** start **

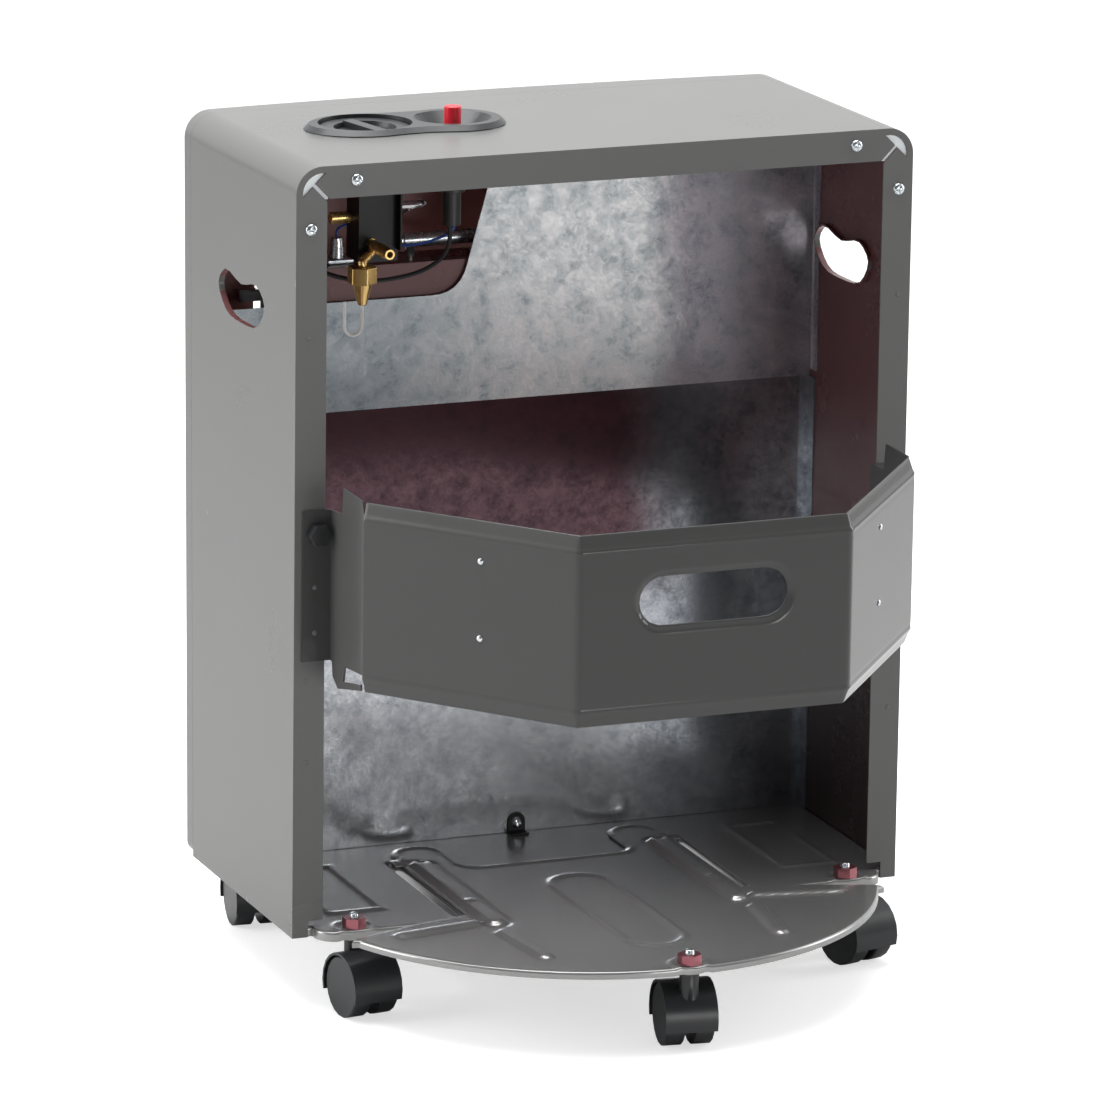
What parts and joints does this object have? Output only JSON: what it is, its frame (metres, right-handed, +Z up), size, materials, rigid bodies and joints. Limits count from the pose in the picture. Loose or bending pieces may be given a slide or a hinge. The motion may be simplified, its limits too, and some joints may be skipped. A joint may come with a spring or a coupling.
{
  "type": "portable gas cabinet heater",
  "caption": "Upright wheeled cabinet heater with an open gas-bottle bay behind, guard belt, slide-out bottle tray, burner behind a wire guard, push-and-turn knob and spark button.",
  "frame": {"origin": "on the floor, under the centre of the bounding box", "axes": "+Z up; -Y towards the front with the burner; +Y towards the open back; +X towards the side with the knob"},
  "size_m": [0.5312, 0.5168, 0.7056],
  "materials": {
    "cabinet_paint": "satin grey powder coat",
    "galvanised_steel": "spangled zinc, glossy",
    "brass": "turned, semi-bright",
    "bright_plating": "bright",
    "zinc_plating": "bright zinc",
    "black_paint": "matt black",
    "ceramic": "matt, porous",
    "grey_plastic": "satin",
    "red_plastic": "glossy",
    "black_plastic": "satin",
    "castor_wheel_plastic": "satin",
    "blue_insulation": "smooth",
    "black_insulation": "smooth",
    "white_wire": "smooth coating"
  },
  "bodies": {
    "cabinet": {"base_catch": "black_paint", "base_plate": "cabinet_paint", "belt": "cabinet_paint", "belt_bracket_left": "cabinet_paint", "belt_bracket_right": "cabinet_paint", "burner_housing": "galvanised_steel", "burner_plaque_1": "ceramic", "burner_plaque_2": "ceramic", "burner_plaque_3": "ceramic", "cabinet_shell": "cabinet_paint", "castor_front_left_nut": "zinc_plating", "castor_front_left_stem": "zinc_plating", "castor_front_right_nut": "zinc_plating", "castor_front_right_stem": "zinc_plating", "castor_rear_left_nut": "zinc_plating", "castor_rear_left_stem": "zinc_plating", "castor_rear_right_nut": "zinc_plating", "castor_rear_right_stem": "zinc_plating", "catch_screw": "zinc_plating", "control_bezel": "grey_plastic", "corner_piece_left": "galvanised_steel", "corner_piece_right": "galvanised_steel", "front_guard": "bright_plating", "front_panel": "cabinet_paint", "gas_manifold": "galvanised_steel", "gas_pipe": "bright_plating", "gas_valve": "brass", "ground_lead": "black_insulation", "hose_nozzle": "brass", "igniter_body": "black_plastic", "igniter_lead": "blue_insulation", "partition_lower": "galvanised_steel", "partition_upper": "galvanised_steel", "pilot_burner": "galvanised_steel", "rear_screw_side_left": "zinc_plating", "rear_screw_side_right": "zinc_plating", "rear_screw_top_left": "zinc_plating", "rear_screw_top_right": "zinc_plating", "thumb_screw_left": "black_plastic", "thumb_screw_right": "black_plastic", "union_nut": "brass", "valve_bracket": "black_paint", "wire_hook": "white_wire"},
    "tray": {"rear_tray": "cabinet_paint", "castor_tray_stem": "zinc_plating", "castor_tray_nut": "zinc_plating"},
    "castor_rear_left_swivel": {"castor_rear_left_hood": "black_plastic"},
    "castor_rear_left_wheel_pair": {"castor_rear_left_wheels": "castor_wheel_plastic"},
    "castor_rear_right_swivel": {"castor_rear_right_hood": "black_plastic"},
    "castor_rear_right_wheel_pair": {"castor_rear_right_wheels": "castor_wheel_plastic"},
    "castor_front_left_swivel": {"castor_front_left_hood": "black_plastic"},
    "castor_front_left_wheel_pair": {"castor_front_left_wheels": "castor_wheel_plastic"},
    "castor_front_right_swivel": {"castor_front_right_hood": "black_plastic"},
    "castor_front_right_wheel_pair": {"castor_front_right_wheels": "castor_wheel_plastic"},
    "castor_tray_swivel": {"castor_tray_hood": "black_plastic"},
    "castor_tray_wheel_pair": {"castor_tray_wheels": "castor_wheel_plastic"},
    "valve_plunger": {"push_sleeve": "brass"},
    "knob": {"valve_spindle": "brass", "control_knob": "grey_plastic"},
    "button": {"ignition_button": "red_plastic"}
  },
  "joints": [
    {"name": "tray_slide", "type": "slide", "parent": "cabinet", "child": "tray", "axis": [0, 1, 0], "range_m": [0, 0.138]},
    {"name": "castor_rear_left_turn", "type": "hinge", "parent": "cabinet", "child": "castor_rear_left_swivel", "pos_m": [0.216, 0.03338, 0.055], "axis": [0, 0, 1], "continuous": true},
    {"name": "castor_rear_left_roll", "type": "hinge", "parent": "castor_rear_left_swivel", "child": "castor_rear_left_wheel_pair", "pos_m": [0.21391, 0.04823, 0.025], "axis": [-0.9903, -0.1392, 0], "continuous": true},
    {"name": "castor_rear_right_turn", "type": "hinge", "parent": "cabinet", "child": "castor_rear_right_swivel", "pos_m": [-0.216, 0.03338, 0.055], "axis": [0, 0, 1], "continuous": true},
    {"name": "castor_rear_right_roll", "type": "hinge", "parent": "castor_rear_right_swivel", "child": "castor_rear_right_wheel_pair", "pos_m": [-0.22013, 0.04779, 0.025], "axis": [-0.9613, -0.2756, 0], "continuous": true},
    {"name": "castor_front_left_turn", "type": "hinge", "parent": "cabinet", "child": "castor_front_left_swivel", "pos_m": [0.216, -0.19812, 0.055], "axis": [0, 0, 1], "continuous": true},
    {"name": "castor_front_left_roll", "type": "hinge", "parent": "castor_front_left_swivel", "child": "castor_front_left_wheel_pair", "pos_m": [0.21469, -0.21307, 0.025], "axis": [0.9962, -0.0872, 0], "continuous": true},
    {"name": "castor_front_right_turn", "type": "hinge", "parent": "cabinet", "child": "castor_front_right_swivel", "pos_m": [-0.216, -0.19812, 0.055], "axis": [0, 0, 1], "continuous": true},
    {"name": "castor_front_right_roll", "type": "hinge", "parent": "castor_front_right_swivel", "child": "castor_front_right_wheel_pair", "pos_m": [-0.21548, -0.21311, 0.025], "axis": [0.9994, 0.0349, 0], "continuous": true},
    {"name": "castor_tray_turn", "type": "hinge", "parent": "tray", "child": "castor_tray_swivel", "pos_m": [0, 0.21888, 0.055], "axis": [0, 0, 1], "continuous": true},
    {"name": "castor_tray_roll", "type": "hinge", "parent": "castor_tray_swivel", "child": "castor_tray_wheel_pair", "pos_m": [-0.00209, 0.20402, 0.025], "axis": [0.9903, -0.1392, 0], "continuous": true},
    {"name": "knob_push", "type": "slide", "parent": "cabinet", "child": "valve_plunger", "axis": [0, 0, -1], "range_m": [0, 0.004], "stiffness_N_per_m": 1500, "springref_m": -0.002},
    {"name": "knob_turn", "type": "hinge", "parent": "valve_plunger", "child": "knob", "pos_m": [0.154, -0.12312, 0.69], "axis": [0, 0, 1], "range_deg": [0, 180]},
    {"name": "button_press", "type": "slide", "parent": "cabinet", "child": "button", "axis": [0, 0, -1], "range_m": [0, 0.006], "stiffness_N_per_m": 1500, "springref_m": -0.001}
  ]
}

** end **

### Exercise goal
Only a number is wanted: how many lines contain the word "joints"?

### Exercise result
2